-- Information shown start --

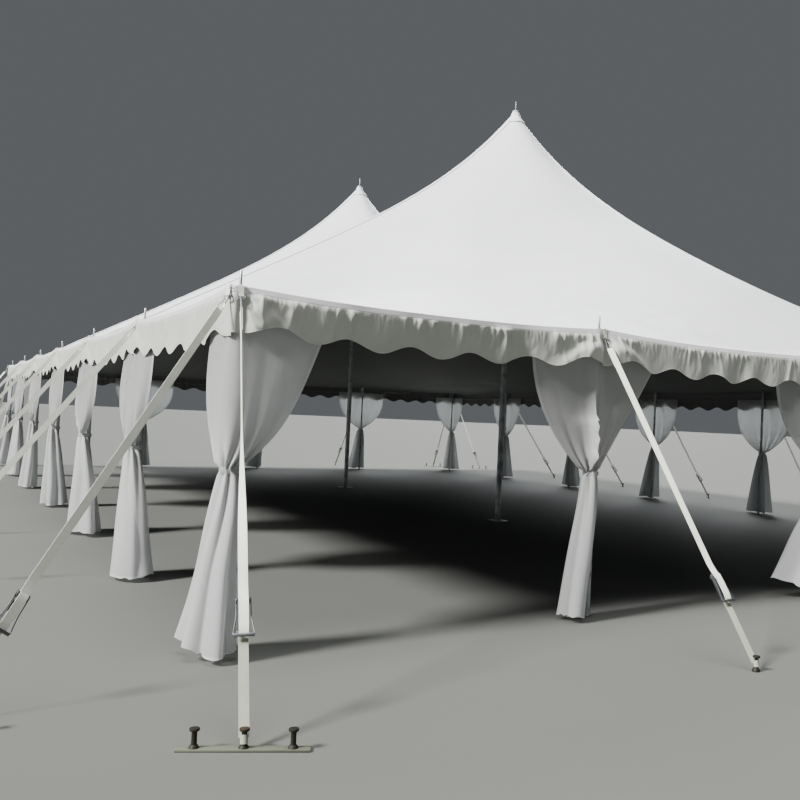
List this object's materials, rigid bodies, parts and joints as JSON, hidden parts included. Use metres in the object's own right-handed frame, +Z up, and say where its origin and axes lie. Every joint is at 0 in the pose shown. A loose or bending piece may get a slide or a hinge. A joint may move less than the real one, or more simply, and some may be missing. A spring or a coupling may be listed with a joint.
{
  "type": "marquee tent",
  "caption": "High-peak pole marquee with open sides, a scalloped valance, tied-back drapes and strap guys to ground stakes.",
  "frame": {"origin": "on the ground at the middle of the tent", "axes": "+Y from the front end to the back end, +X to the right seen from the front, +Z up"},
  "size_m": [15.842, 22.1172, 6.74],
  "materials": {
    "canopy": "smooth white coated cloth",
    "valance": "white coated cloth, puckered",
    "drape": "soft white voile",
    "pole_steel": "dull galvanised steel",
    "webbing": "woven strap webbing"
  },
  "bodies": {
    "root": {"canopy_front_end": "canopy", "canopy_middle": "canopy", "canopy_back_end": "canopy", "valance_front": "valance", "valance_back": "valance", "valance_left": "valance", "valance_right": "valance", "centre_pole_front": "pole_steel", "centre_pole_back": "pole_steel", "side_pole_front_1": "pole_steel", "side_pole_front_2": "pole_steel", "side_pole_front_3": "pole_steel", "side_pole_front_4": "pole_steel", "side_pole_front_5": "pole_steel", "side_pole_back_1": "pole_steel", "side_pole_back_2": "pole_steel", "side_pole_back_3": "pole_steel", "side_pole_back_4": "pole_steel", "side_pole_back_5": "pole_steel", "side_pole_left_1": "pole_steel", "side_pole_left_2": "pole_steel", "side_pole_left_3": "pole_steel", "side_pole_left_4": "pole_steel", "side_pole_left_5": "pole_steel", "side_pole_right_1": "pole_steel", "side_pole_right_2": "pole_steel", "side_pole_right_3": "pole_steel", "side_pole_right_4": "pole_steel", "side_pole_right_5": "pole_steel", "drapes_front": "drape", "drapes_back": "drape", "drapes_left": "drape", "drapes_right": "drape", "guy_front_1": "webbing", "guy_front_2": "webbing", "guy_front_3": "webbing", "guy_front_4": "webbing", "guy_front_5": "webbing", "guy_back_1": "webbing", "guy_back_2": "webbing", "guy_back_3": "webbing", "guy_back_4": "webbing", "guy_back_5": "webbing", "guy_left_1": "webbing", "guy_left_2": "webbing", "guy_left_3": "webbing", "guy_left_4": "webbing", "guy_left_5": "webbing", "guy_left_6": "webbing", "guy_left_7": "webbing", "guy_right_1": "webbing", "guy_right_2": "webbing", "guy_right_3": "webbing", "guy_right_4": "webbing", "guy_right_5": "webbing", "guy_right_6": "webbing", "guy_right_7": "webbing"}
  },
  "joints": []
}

-- Information shown end --

Required task: The data above must be returned in full, exactly as written.

Reply to the task:
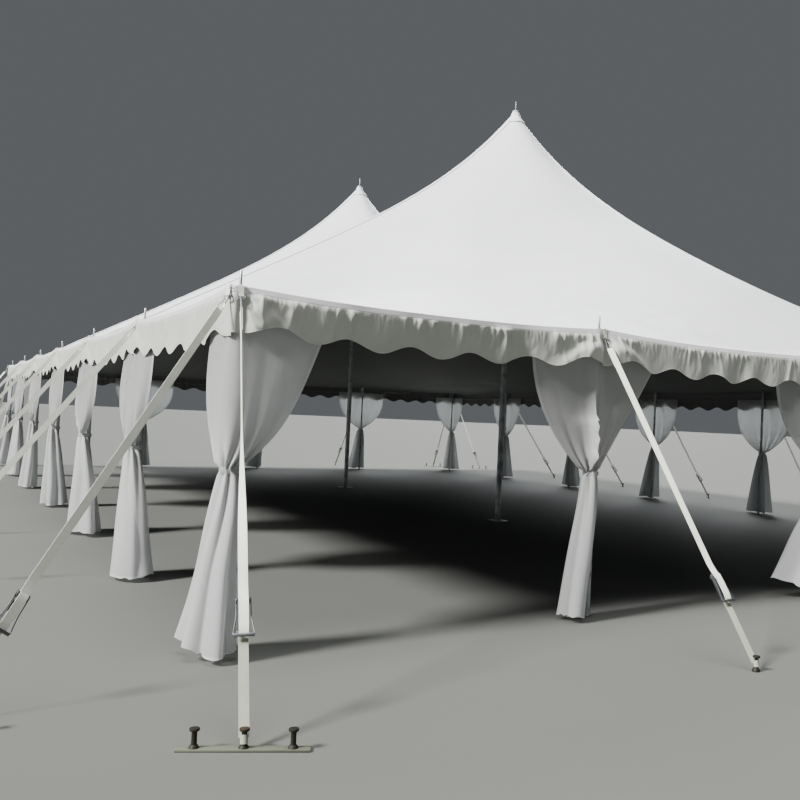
List this object's materials, rigid bodies, parts and joints as JSON, hidden parts included. Use metres in the object's own right-handed frame, +Z up, and say where its origin and axes lie. Every joint is at 0 in the pose shown. A loose or bending piece may get a slide or a hinge. A joint may move less than the real one, or more simply, and some may be missing. A spring or a coupling may be listed with a joint.
{
  "type": "marquee tent",
  "caption": "High-peak pole marquee with open sides, a scalloped valance, tied-back drapes and strap guys to ground stakes.",
  "frame": {"origin": "on the ground at the middle of the tent", "axes": "+Y from the front end to the back end, +X to the right seen from the front, +Z up"},
  "size_m": [15.842, 22.1172, 6.74],
  "materials": {
    "canopy": "smooth white coated cloth",
    "valance": "white coated cloth, puckered",
    "drape": "soft white voile",
    "pole_steel": "dull galvanised steel",
    "webbing": "woven strap webbing"
  },
  "bodies": {
    "root": {"canopy_front_end": "canopy", "canopy_middle": "canopy", "canopy_back_end": "canopy", "valance_front": "valance", "valance_back": "valance", "valance_left": "valance", "valance_right": "valance", "centre_pole_front": "pole_steel", "centre_pole_back": "pole_steel", "side_pole_front_1": "pole_steel", "side_pole_front_2": "pole_steel", "side_pole_front_3": "pole_steel", "side_pole_front_4": "pole_steel", "side_pole_front_5": "pole_steel", "side_pole_back_1": "pole_steel", "side_pole_back_2": "pole_steel", "side_pole_back_3": "pole_steel", "side_pole_back_4": "pole_steel", "side_pole_back_5": "pole_steel", "side_pole_left_1": "pole_steel", "side_pole_left_2": "pole_steel", "side_pole_left_3": "pole_steel", "side_pole_left_4": "pole_steel", "side_pole_left_5": "pole_steel", "side_pole_right_1": "pole_steel", "side_pole_right_2": "pole_steel", "side_pole_right_3": "pole_steel", "side_pole_right_4": "pole_steel", "side_pole_right_5": "pole_steel", "drapes_front": "drape", "drapes_back": "drape", "drapes_left": "drape", "drapes_right": "drape", "guy_front_1": "webbing", "guy_front_2": "webbing", "guy_front_3": "webbing", "guy_front_4": "webbing", "guy_front_5": "webbing", "guy_back_1": "webbing", "guy_back_2": "webbing", "guy_back_3": "webbing", "guy_back_4": "webbing", "guy_back_5": "webbing", "guy_left_1": "webbing", "guy_left_2": "webbing", "guy_left_3": "webbing", "guy_left_4": "webbing", "guy_left_5": "webbing", "guy_left_6": "webbing", "guy_left_7": "webbing", "guy_right_1": "webbing", "guy_right_2": "webbing", "guy_right_3": "webbing", "guy_right_4": "webbing", "guy_right_5": "webbing", "guy_right_6": "webbing", "guy_right_7": "webbing"}
  },
  "joints": []
}